Hoy, aquellos templos siguen imponiendo al que se acerca por primera, por segunda o tercera, o mil veces, porque la imaginación nos desborda y nos lleva. Egipto es inenarrable, inabarcable, como inabarcables son los millares de inscripciones talladas en las monumentales piedras, cada cual, con su significado, con su simbolismo; cada cual contando una historia. Contemplar todo aquello hace que uno sucumba a la evidencia, aceptando una cultura y una filosofía de vida que se nos escapa, que se diluye y pierde en las arenas del desierto.
Las sorpresas se sucedían mientras Egipto iba dándome mucho más de lo que yo había imaginado. Todavía en mi recuerdo aquella puesta de sol sobre el Nilo en la cubierta del barco mientras contemplaba la vegetación de las orillas y a los pequeños grupos familiares junto a sus casitas; las mujeres agachadas trajinando con aperos de labranza o haciendo pequeñas fogatas junto a las puertas de sus casitas de adobe. Algunos niños correteaban descalzos junto a los perros. Todo desprendía una belleza y una paz imposible de describir. Así lo sentía yo, ajena todavía a la pobreza secular y miseria que iba a contemplar más adelante transitando por la megápolis de El Cairo. Mucho me impresionó aquel contraste en la vida de los egipcios. La riqueza y esplendor de tiempos inmemoriales y la pobreza de la gran mayoría de los egipcios.
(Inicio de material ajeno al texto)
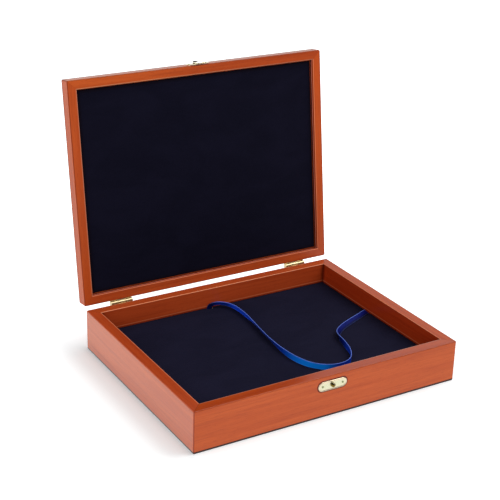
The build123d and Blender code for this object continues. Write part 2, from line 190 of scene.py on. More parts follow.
# the grain's layers: stretch along and across it, then detail, roughness and distortion of the noise
grain = {
    "bands": {"stretch": (5, 95), "noise": (5, 0.55, 0.7), "reach": (0.30, 0.72)},
    "flame": {"stretch": (1.6, 30), "noise": (3, 0.5, 1.6), "reach": (0.50, 0.72, 0, 0.35), "colour": "deep"},
    "streaks": {"stretch": (11, 480), "noise": (3, 0.55, 0.3), "reach": (0.52, 0.70, 0, 0.22), "colour": "pore"},
    "fibres": {"stretch": (34, 1300), "noise": (4, 0.6), "reach": (0.50, 0.75, 0, 0.28), "colour": "pore"},
    "pores": {"stretch": (150, 3600), "noise": (2, 0.5), "reach": (0.60, 0.70, 0, 0.45), "colour": "pore"},
}
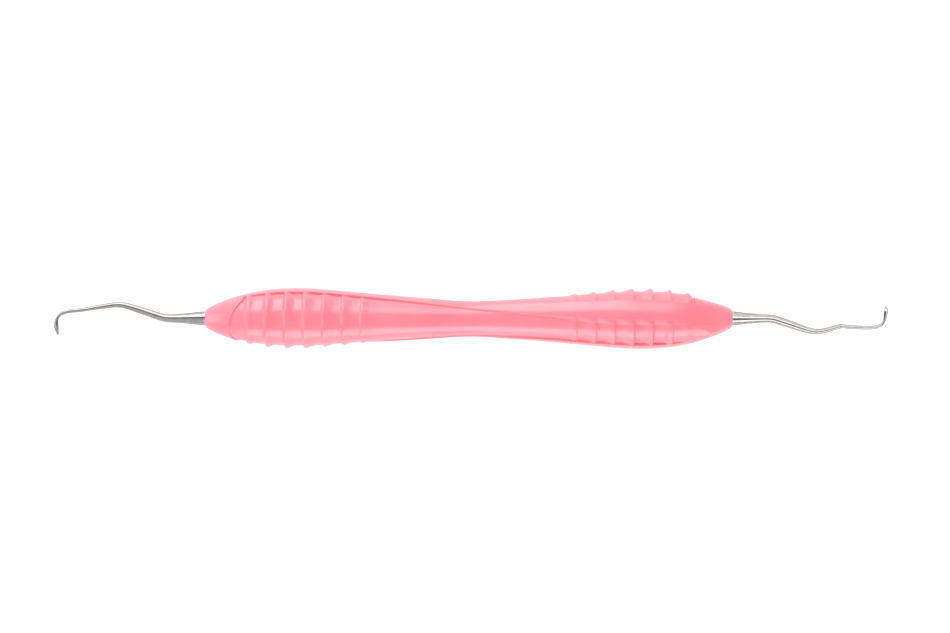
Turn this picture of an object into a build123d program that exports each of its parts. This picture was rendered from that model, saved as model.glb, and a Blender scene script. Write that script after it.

Hoy, por el Nilo navegan 400 barcos, todos repletos de turistas. El miedo a la proximidad del conflicto no se nota. Las ganas de ver y conocer otros paisajes se han hecho prioritarias en el sentir del hombre actual. Llaman la atención los numerosos barcos atracados en el Nilo, su incesante tráfico, sus aguas, discurriendo de abajo hacia arriba, al contrario que todos los ríos del mundo que lo hacen al revés.
En aquel mi primer viaje conocí a nuestro egiptólogo y amigo Hamdi Zaki, quien nos acompañó durante los días que permanecimos en Egipto. No lo había vuelto a ver hasta pasados muchos años después en Madrid, en un evento de FEPET; entonces me di cuenta de que aquella persona me resultaba muy familiar. Sólo tuve que rebuscar en la memoria y, efectivamente, era el Hamdi Zaki de entonces, con más años, como yo misma. Fue una muy agradable sorpresa. Nuestra amistad se hizo fuerte. Y también nos ha acompañado en este viaje.
Muestro algunas imágenes de aquella primera vez en Egipto y otras del último congreso de FEPET celebrado hace apenas dos meses. Los años pasan por nosotros; también por el Egipto monumental: Nosotros hemos cambiado. Egipto permanece fiel a sí mismo. Con sus bondades y con sus carencias.